WRITTEN TASK |
Beginning with the first line of the data below, reproduce every line unchanged, ending with the line that holds "breakout_d = 0.6; // [0.3:0.05:0.65]".

DATASET ENTRIES |
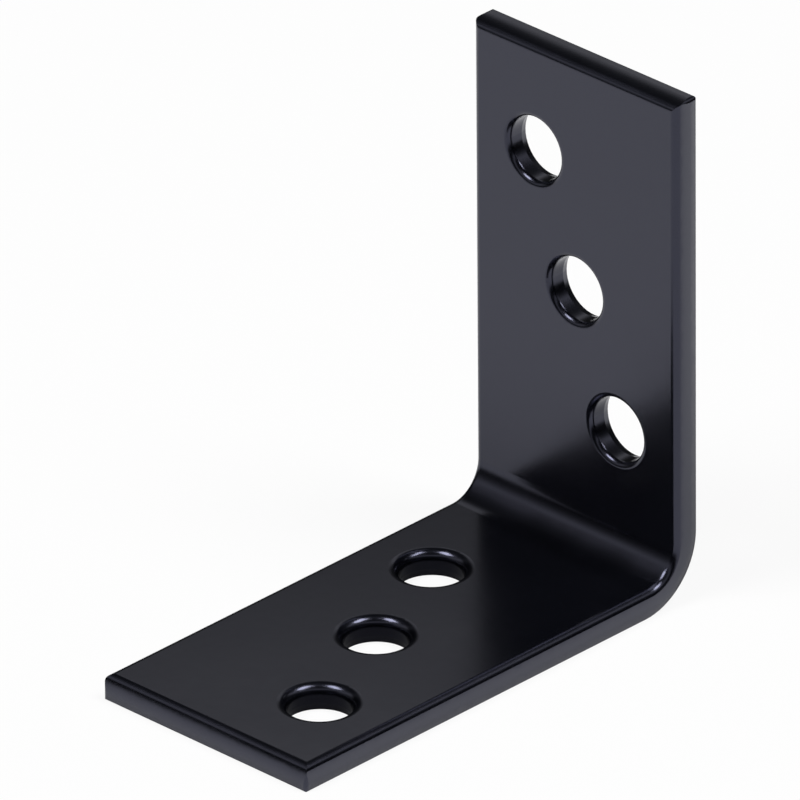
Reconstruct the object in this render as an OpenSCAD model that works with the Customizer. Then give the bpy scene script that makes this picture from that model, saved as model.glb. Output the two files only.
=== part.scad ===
// Angle bracket: one strip of sheet steel, blanked, pierced and folded once through a right angle.
// One leg lies flat on Z = 0, the other stands up at the +Y end. The origin is under the middle of
// the bounding box. The inner face is the one inside the angle, the outer face is its back.

/* [Sheet] */
// Thickness of the sheet
sheet_t = 2; // [1.5:0.1:2.5]
// Width of the strip
strip_w = 20; // [18:0.5:40]

/* [Legs] */
// Length of the flat leg, from its tip to the outer face of the upright leg
base_len = 40; // [38:0.5:80]
// Height of the upright leg, from the underside of the flat leg to its top end
upright_len = 40; // [38:0.5:80]

/* [Fold] */
// Radius of the fold on the inner face
fold_r = 2.55; // [1.5:0.05:3.5]
// Thickness that the sheet loses in the middle of the fold, where its back is stretched
fold_thinning = 0.3; // [0:0.05:0.35]

/* [Screw holes] */
// Diameter of the screw holes in the flat leg, inside their coat
base_hole_d = 4.7; // [3:0.05:6]
// Diameter of the screw holes in the upright leg, inside their coat
upright_hole_d = 5; // [3:0.05:6]
// Holes in each leg
hole_count = 3; // [1:1:3]
// Distance along a leg from one hole to the next
hole_pitch = 9.85; // [8:0.05:10]
// Distance across a leg from one hole to the next
hole_step = 4; // [0:0.1:5]
// Distance from the tip of the flat leg to its nearest hole
base_hole_end = 7.6; // [5:0.1:9]
// Distance from the top of the upright leg to its nearest hole
upright_hole_end = 8.5; // [5:0.1:9]

/* [Pierced rims] */
// Radius of the lip round each hole of the flat leg, on the inner face, where the punch went in
base_lip_r = 0.75; // [0.1:0.05:0.8]
// Radius of the same lip in the upright leg
upright_lip_r = 0.45; // [0.1:0.05:0.8]
// Growth in radius on the outer face, where the slug broke out
breakout_w = 0.2; // [0.05:0.05:0.3]
// Depth of the broken zone
breakout_d = 0.6; // [0.3:0.05:0.65]

/* [Blanked edges] */
// Height over the outer face up to which a cut edge is square to it
bow_start = 0.55; // [0.5:0.05:0.8]
// Radius of the bow in which the two long edges lean back above that
side_bow_r = 8; // [4:0.5:20]
// Radius of the same bow at the two ends, where it is tighter
end_bow_r = 3.2; // [2.5:0.1:10]
// Radius of the rolled edge on the inner face
roll_r = 0.6; // [0.3:0.05:0.65]
// Radius left on the edges of the outer face
edge_r = 0.1; // [0.05:0.05:0.15]
// Radius of the blank's four corners
corner_r = 0.3; // [0.05:0.05:0.5]

/* [Hidden] */
$fn = 96;
// How far each cutter reaches past the metal that it cuts
past = 1;
// Radius of the fold on the outer face. Without thinning the two radii would share one centre.
fold_outer_r = fold_r + sheet_t + fold_thinning / (sqrt(2) - 1);
// Height of the inner face over the start of the bow
bow_rise = sheet_t - bow_start;
// How far the rolled edge stands out of the bow where they meet, so that they cross at an edge
roll_proud = 0.01;
// Tip of the flat leg, and outer face of the upright leg
tip_y = -base_len / 2;
heel_y = base_len / 2;
// Middle of a row of holes, counted in holes
row_middle = (hole_count - 1) / 2;

// A right angle with a rounded corner: the quarter plane of X and Y above gap from both axes
module inside_of_angle(gap, r, reach) {
    translate([gap + r, gap]) square([reach, reach]);
    translate([gap, gap + r]) square([reach, reach]);
    translate([gap + r, gap + r]) circle(r = r);
}

// The sheet edge on: X inwards from the outer face of the upright leg, Y up from the underside
module folded_profile() {
    difference() {
        intersection() {
            square([base_len, upright_len]);
            inside_of_angle(0, fold_outer_r, base_len + upright_len);
        }
        inside_of_angle(sheet_t, fold_r, base_len + upright_len);
    }
}

// What a square corner at the origin loses to a radius r, with the metal towards -X and +Y
module corner_loss(r) {
    difference() {
        translate([-r, -past]) square(r + past);
        translate([-r, r]) circle(r = r);
    }
}

// What a cut edge loses towards the inner face, in section. Y = 0 is that face, with the metal
// towards -X and -Y, and the square part of the edge on the Y axis.
module inner_edge_loss(bow_r) {
    translate([0, -bow_rise]) difference() {
        translate([-past, 0]) square([2 * past, bow_rise + past]);
        translate([-bow_r, 0]) circle(r = bow_r);
    }
    lean = asin((bow_rise - roll_r) / (bow_r - roll_r));
    reach = roll_r + past;
    translate([(bow_r - roll_r) * cos(lean) - bow_r + roll_proud, -roll_r]) difference() {
        polygon([
            [0, 0],
            [reach * cos(lean), reach * sin(lean)],
            [reach * cos(lean), reach],
            [0, reach]
        ]);
        circle(r = roll_r);
    }
}

// Runs a section along the whole strip and round its fold. The section's X lies across the strip,
// its Y inwards from a line at depth from the outer face, and the line turns with radius r.
module along_strip(depth, r) {
    turn = depth + r;
    translate([0, heel_y - turn, depth]) rotate([90, 0, 0])
        linear_extrude(base_len - turn + past) children();
    translate([0, heel_y - turn, turn]) rotate([0, 90, 0]) rotate_extrude(angle = 90)
        rotate(90) translate([0, -r]) children();
    translate([0, heel_y - depth, turn]) rotate([0, 0, 180]) mirror([1, 0, 0])
        linear_extrude(upright_len - turn + past) children();
}

// What the two long edges of the strip lose, all along it
module side_loss() {
    for (side = [0, 1]) mirror([side, 0, 0]) {
        along_strip(sheet_t, fold_r) translate([strip_w / 2, 0])
            inner_edge_loss(side_bow_r);
        along_strip(0, fold_outer_r) translate([strip_w / 2, 0]) corner_loss(edge_r);
    }
}

// Runs a section across the whole strip, at the end of a leg: the section's X is measured towards
// the end, its Y inwards from the outer face
module across_end() {
    translate([-strip_w / 2 - past, 0, 0]) rotate([90, 0, 90]) mirror([1, 0, 0])
        linear_extrude(strip_w + 2 * past) children();
}

// What the free end of a leg loses
module end_loss() {
    across_end() translate([0, sheet_t]) inner_edge_loss(end_bow_r);
    across_end() corner_loss(edge_r);
    for (side = [0, 1]) mirror([side, 0, 0])
        translate([strip_w / 2, 0, -past]) linear_extrude(sheet_t + 2 * past) corner_loss(corner_r);
}

// What one hole takes out of a leg, around Z
module hole_loss(hole_r, lip_r) {
    rotate_extrude() {
        translate([0, -past]) square([hole_r, sheet_t + 2 * past]);
        // Lip on the inner face
        translate([hole_r, sheet_t - lip_r]) difference() {
            square([lip_r, lip_r + past]);
            translate([lip_r, 0]) circle(r = lip_r);
        }
        // Broken zone, widest on the outer face
        polygon([
            [0, -past],
            [hole_r + breakout_w, -past],
            [hole_r + breakout_w, 0],
            [hole_r, breakout_d],
            [0, breakout_d]
        ]);
    }
}

// What a leg loses at its end and to its slanting row of holes. The end is at Y = 0 with the leg
// towards +Y and its outer face on Z = 0. The first hole is end_gap from the end.
module leg_loss(end_gap, hole_r, lip_r) {
    end_loss();
    for (i = [0 : hole_count - 1])
        translate([(row_middle - i) * hole_step, end_gap + i * hole_pitch, 0])
            hole_loss(hole_r, lip_r);
}

// The upright leg is a flat leg turned end for end, so both rows slant alike along the strip
module bracket() {
    color([0.13, 0.13, 0.15]) difference() {
        translate([-strip_w / 2, heel_y, 0]) rotate([90, 0, 90]) mirror([1, 0, 0])
            linear_extrude(strip_w) folded_profile();
        side_loss();
        translate([0, tip_y, 0]) leg_loss(base_hole_end, base_hole_d / 2, base_lip_r);
        translate([0, heel_y, upright_len]) rotate([-90, 0, 180])
            leg_loss(upright_hole_end, upright_hole_d / 2, upright_lip_r);
    }
}

bracket();
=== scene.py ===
"""Angle bracket in black powder coat, lit and seen as in the photograph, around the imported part."""
import bpy
import math
from mathutils import Matrix, Vector

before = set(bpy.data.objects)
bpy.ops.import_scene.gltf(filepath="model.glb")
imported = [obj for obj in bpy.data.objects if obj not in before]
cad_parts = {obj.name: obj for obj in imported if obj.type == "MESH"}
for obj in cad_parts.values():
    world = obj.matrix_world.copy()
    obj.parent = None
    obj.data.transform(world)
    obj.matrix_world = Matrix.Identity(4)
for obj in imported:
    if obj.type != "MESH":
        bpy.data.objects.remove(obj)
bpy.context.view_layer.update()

# Lengths are in metres
MM = 0.001

# The photograph's camera.
CAM_AZIMUTH = 43.96
CAM_ELEVATION = 28.25
CAM_ROLL = math.radians(-0.335)
CAM_DISTANCE = 1695 * MM
CAM_CLIP = (0.01, 100)
SENSOR_MM = 36.0
FRAME_PX = 800
# Scale of the photograph at the anchor
PIXELS_PER_MM = 14.093
# The anchor: the point that the camera was fitted round, and where it shows in the photograph
ANCHOR = Vector((0, 6.667, 13.333)) * MM
ANCHOR_PX = (465.08, 448.73)

# The part: the outer face of its upright leg, and the outer radius of its fold
HEEL_Y = 20 * MM
FOLD_OUTER_R = 5.274 * MM
# The holes are nearer to the middle than this, and the crowned edges are farther out
RIM_X = 8.5 * MM
RIM_TIP_Y = -17 * MM

# Tilt of the two long edges, and of the flat leg's tip, towards the outer face: a slope, by depth
# from that face
SIDE_TILT = ((0.2 * MM, 0.32), (0.4 * MM, 0.25), (0.6 * MM, 0.176), (1.2 * MM, 0.165),
             (1.4 * MM, 0.12), (1.55 * MM, 0))
TIP_TILT = ((0.2 * MM, 0.23), (0.5 * MM, 0.158), (0.7 * MM, 0.117), (1.0 * MM, 0.07),
            (1.2 * MM, 0.047), (1.7 * MM, 0))
# The depth is a little uneven: the size of its waves, and what noise from 0 to 1 adds to it
UNEVEN_SIZE = 0.8 * MM
UNEVEN_SHIFT = 0.5 * MM

# The powder coat: its orange peel, and a finer grain with its share of the same height
PEEL_SIZE = 0.9 * MM
PEEL_HEIGHT = 0.003 * MM
GRAIN_SIZE = 0.16 * MM
GRAIN_SHARE = 0.08
# Its colour and its roughness change slowly from place to place, each between two values. The
# roughness does so within a span of the noise, and the colour over all of it.
CLOUD_SIZE = 6 * MM
CLOUD_SPAN = (0.3, 0.7)
COAT_ROUGHNESS = (0.19, 0.23)
COAT_COLOUR = ((0.0007, 0.0009, 0.0016), (0.0010, 0.0012, 0.0020))
COAT_IOR = 1.68
GLOSS_TINT = (0.70, 0.72, 1.0, 1)

FLOOR_SIZE = 8
# The floor lies this far under the bracket
FLOOR_GAP = 0.02 * MM
FLOOR_COLOUR = (0.9, 0.9, 0.9, 1)
# Share of the floor that is shown at full white, to the camera and to mirror rays
FLOOR_GLOW_CAMERA = 0.9
FLOOR_GLOW_GLOSSY = 0.3
# Painted shade: in the bracket's gloss the floor darkens along the horizon, as the view goes from one
# slant to the other (1 is edge on), and it loses a share of its light inside the screw holes; both
# are black mixed into the floor for mirror rays
HORIZON_SHADE = (0.75, 0.97)
HOLE_SHADE = 0.85

# The softboxes: radiance, distance, size as angles seen from the bracket, and place in degrees
BOX_RADIANCE = 11.0
BOX_DISTANCE = 1.2
BOX_WIDTH = math.radians(20)
BOX_HEIGHT = math.radians(26)
BOX_ELEVATION = 60
BOX_LEFT = -25
BOX_RIGHT = 120

# A reflecting screen stands round the bracket, seen in its gloss alone: its radius, its height, and
# its radiance by elevation in degrees, to the front left and on the other sides
SCREEN_R = 220 * MM
SCREEN_TOP = 240 * MM
SCREEN_PANELS = 96
SCREEN_FRONT = ((0, 0.04), (7, 0.06), (13, 0.12), (18, 0.23), (24, 0.46), (29, 0.66), (33, 0.50),
                (39, 0.18), (46, 0.08), (48, 0.06))
SCREEN_BACK = ((0, 0.02), (15, 0.02), (20, 0.03), (23, 0.06), (26, 0.12), (28.3, 0.20), (31, 0.40),
               (33, 0.64), (36, 0.76), (39, 0.40), (43, 0.16), (48, 0.06))
# Azimuth of its front light and of the dark gap beside it, the cosine of the angle from there at
# which each begins and the one at which it is whole, and the share of light that the gap takes
FRONT_AZIMUTH = -45
FRONT_REACH = (0.78, 0.97)
GAP_AZIMUTH = -90
GAP_REACH = (0.75, 0.97)
GAP_LOSS = 0.85
# Light that has been mirrored once is polarised, so one leg's image in the other is fainter than
# the shader alone makes it, by this share
TWICE_LOSS = 0.5

# The dim studio beyond the screen
ROOM_COLOUR = (0.04, 0.04, 0.04, 1)

WHITE = (1, 1, 1, 1)
BLACK = (0, 0, 0, 1)


def direction(azimuth, elevation):
    a, e = math.radians(azimuth), math.radians(elevation)
    return Vector((math.sin(a) * math.cos(e), -math.cos(a) * math.cos(e), math.sin(e)))


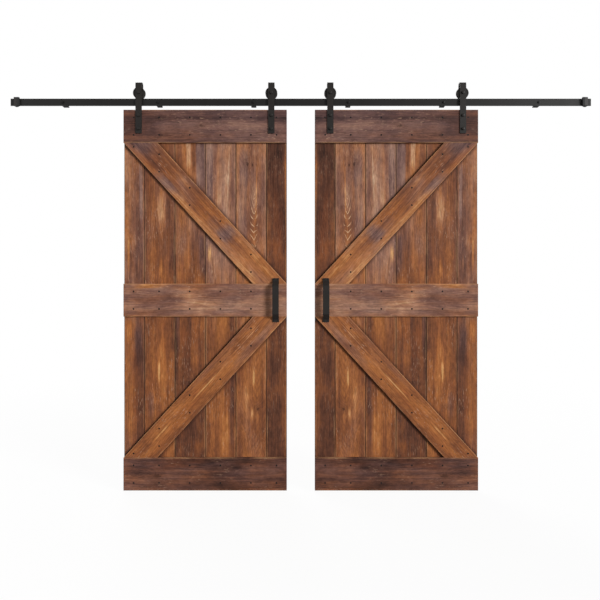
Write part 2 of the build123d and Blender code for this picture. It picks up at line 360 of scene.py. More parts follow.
def stain(graph, grain, board, wobble, late):
    """Uneven stain: tone in streaks, bands and blotches, and patches of pink and rust."""
    shift = graph.step(grain.along, *board.span)
    streak = grain.noise(38.0, 1.2, 11.0, detail=4.0, roughness=0.65)
    band = grain.noise(17.0, 0.8, 23.0, detail=1.0)
    edged = graph.step(grain.noise(21.0, 0.5, 29.0, detail=1.0), -0.1, 0.1, -0.5, 0.5)
    blotch = grain.noise(11.0, 4.5, 37.0, detail=5.0, roughness=0.66)
    tone = graph.plus(board.tone[0], graph.times(shift, board.tone[1] - board.tone[0]))
    tone = graph.plus(
        tone, graph.times(streak, board.streaks), graph.times(band, 0.14), graph.times(edged, 0.05),
    )
    tone = graph.plus(tone, graph.times(blotch, board.blotch), graph.times(late, -0.09))
    haze = grain.noise(12.0, 3.0, 51.0, detail=4.0, roughness=0.62)
    pink = graph.plus(
        board.pink[0], graph.times(shift, board.pink[1] - board.pink[0]), graph.times(haze, 0.4),
    )
    for *place, lift, pinker in board.bands:
        mask = band_mask(graph, grain, place, wobble)
        tone = graph.plus(tone, graph.times(mask, lift))
        pink = graph.plus(pink, graph.times(mask, pinker))
    pink = graph.step(pink, -0.1, 1.1)
    warm = graph.ramp(tone, list(zip(RAMP_PLACES, WARM)))
    cool = graph.ramp(tone, list(zip(RAMP_PLACES, COOL)))
    orange = graph.step(grain.noise(14.0, 2.6, 43.0, detail=4.0, roughness=0.6), 0.1, 0.9)
    return graph.mix(pink, graph.mix(graph.times(orange, 0.2), warm, RUST), cool)


def wood(board):
    """Stained, brushed softwood: rings, knots, fibre, pale flecks, dark seams, edges paled by wear and by
    painted highlight, and painted shade beside the braces.
    """
    graph = Graph(f"stained_{board.name}")
    grain = Grain(graph, board)
    wobble = graph.times(grain.noise(7.0, 1.3, 0.0, detail=3.0), RING_WOBBLE)
    phase, core, halo = ring_phase(graph, grain, board, wobble)
    late = graph.times(graph.step(phase, 0.35, 0.88), graph.step(phase, 0.9, 1.0, 1.0, 0.0))
    colour = stain(graph, grain, board, wobble, late)

    fibre = grain.noise(430.0, 6.0, 3.0, detail=2.0)
    coarse = grain.noise(150.0, 5.0, 9.0, detail=3.0, roughness=0.65)
    mottle = grain.noise(70.0, 30.0, 13.0, detail=3.0, roughness=0.7)
    shade = graph.plus(
        1.0,
        graph.times(fibre, FIBRE_SHADE),
        graph.times(coarse, COARSE_SHADE),
        graph.times(mottle, MOTTLE_SHADE),
    )
    colour = graph.scaled(colour, shade)

    patchy = graph.step(grain.noise(12.0, 6.0, 61.0, detail=2.0), -0.3, 0.6)
    fleck = graph.times(graph.step(grain.noise(210.0, 32.0, 71.0, detail=3.0), 0.3, 0.72), patchy)
    colour = graph.mix(graph.times(fleck, board.flecks), colour, BLEACHED)
    pore = graph.step(grain.noise(240.0, 14.0, 83.0, detail=2.0), 0.35, 0.9)
    colour = graph.mix(graph.times(pore, PORE_DARK), colour, DARK_STAIN_AND_SHADE)
    kept, gone = FRONT_MARKS
    front = graph.step(grain.depth, PLANK_FRONT + kept, PLANK_FRONT + gone, 1.0, 0.0)
    for arch in board.arches:
        colour = graph.mix(graph.times(arch_lines(graph, grain, arch), front), colour, PALE)

    low, high = board.edges
    from_edge = graph.math(
        "MINIMUM", graph.plus(grain.across, -low), graph.math("SUBTRACT", high, grain.across),
    )
    broken = graph.step(grain.noise(20.0, 7.0, 91.0, detail=3.0), -0.5, 0.5)
    planked = board.name.startswith("plank")
    # Pale edges: partly wear, partly a painted highlight along the eased edges of the boards
    wear_and_highlight, amount = (PLANK_WEAR_AND_HIGHLIGHT, PLANK_WORN_AND_HIGHLIT) if planked else (BOARD_WEAR_AND_HIGHLIGHT, BOARD_WORN_AND_HIGHLIT)
    worn_and_highlit = graph.times(graph.step(from_edge, *wear_and_highlight, 1.0, 0.0), broken)
    colour = graph.mix(graph.times(worn_and_highlit, amount), colour, TAN)
    if planked:
        seam = graph.times(
            graph.step(from_edge, *SEAM, 1.0, 0.0), graph.plus(0.85, graph.times(broken, -0.25)),
        )
        colour = graph.mix(seam, colour, DARK_STAIN_AND_SHADE)
        # Painted shade: the planks darken beside the braces, standing in for the braces' shadows
        colour = graph.mix(graph.times(painted_brace_shade(graph), graph.times(front, PAINTED_SHADE_DARK)), colour, DARK_STAIN_AND_SHADE)
    if board.knots:
        colour = graph.mix(graph.times(halo, HALO_DARK), colour, UMBER)
        colour = graph.mix(graph.times(core, CORE_DARK), colour, KNOT)

    graph.put("Base Color", colour)
    graph.put("Roughness", graph.plus(0.58, graph.times(coarse, 0.06), graph.times(late, -0.08)))
    graph.put("Specular IOR Level", WOOD_GLOSS)
    relief = graph.plus(graph.times(late, 0.5), graph.times(fibre, 0.25), graph.times(coarse, 0.35))
    graph.bump(relief, strength=0.4, distance=0.0006)
    return graph.material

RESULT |
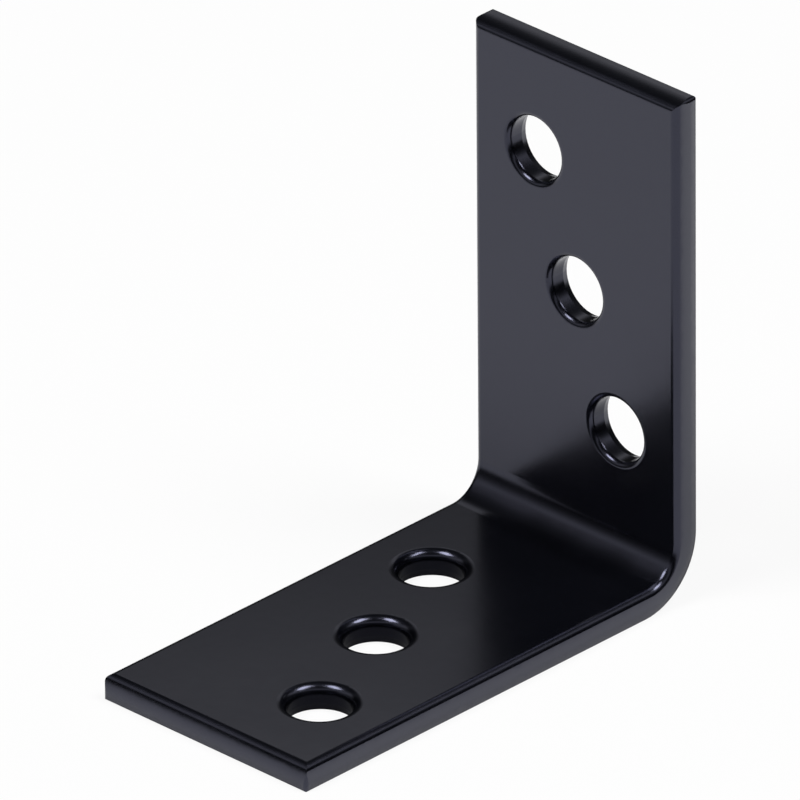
Reconstruct the object in this render as an OpenSCAD model that works with the Customizer. Then give the bpy scene script that makes this picture from that model, saved as model.glb. Output the two files only.
=== part.scad ===
// Angle bracket: one strip of sheet steel, blanked, pierced and folded once through a right angle.
// One leg lies flat on Z = 0, the other stands up at the +Y end. The origin is under the middle of
// the bounding box. The inner face is the one inside the angle, the outer face is its back.

/* [Sheet] */
// Thickness of the sheet
sheet_t = 2; // [1.5:0.1:2.5]
// Width of the strip
strip_w = 20; // [18:0.5:40]

/* [Legs] */
// Length of the flat leg, from its tip to the outer face of the upright leg
base_len = 40; // [38:0.5:80]
// Height of the upright leg, from the underside of the flat leg to its top end
upright_len = 40; // [38:0.5:80]

/* [Fold] */
// Radius of the fold on the inner face
fold_r = 2.55; // [1.5:0.05:3.5]
// Thickness that the sheet loses in the middle of the fold, where its back is stretched
fold_thinning = 0.3; // [0:0.05:0.35]

/* [Screw holes] */
// Diameter of the screw holes in the flat leg, inside their coat
base_hole_d = 4.7; // [3:0.05:6]
// Diameter of the screw holes in the upright leg, inside their coat
upright_hole_d = 5; // [3:0.05:6]
// Holes in each leg
hole_count = 3; // [1:1:3]
// Distance along a leg from one hole to the next
hole_pitch = 9.85; // [8:0.05:10]
// Distance across a leg from one hole to the next
hole_step = 4; // [0:0.1:5]
// Distance from the tip of the flat leg to its nearest hole
base_hole_end = 7.6; // [5:0.1:9]
// Distance from the top of the upright leg to its nearest hole
upright_hole_end = 8.5; // [5:0.1:9]

/* [Pierced rims] */
// Radius of the lip round each hole of the flat leg, on the inner face, where the punch went in
base_lip_r = 0.75; // [0.1:0.05:0.8]
// Radius of the same lip in the upright leg
upright_lip_r = 0.45; // [0.1:0.05:0.8]
// Growth in radius on the outer face, where the slug broke out
breakout_w = 0.2; // [0.05:0.05:0.3]
// Depth of the broken zone
breakout_d = 0.6; // [0.3:0.05:0.65]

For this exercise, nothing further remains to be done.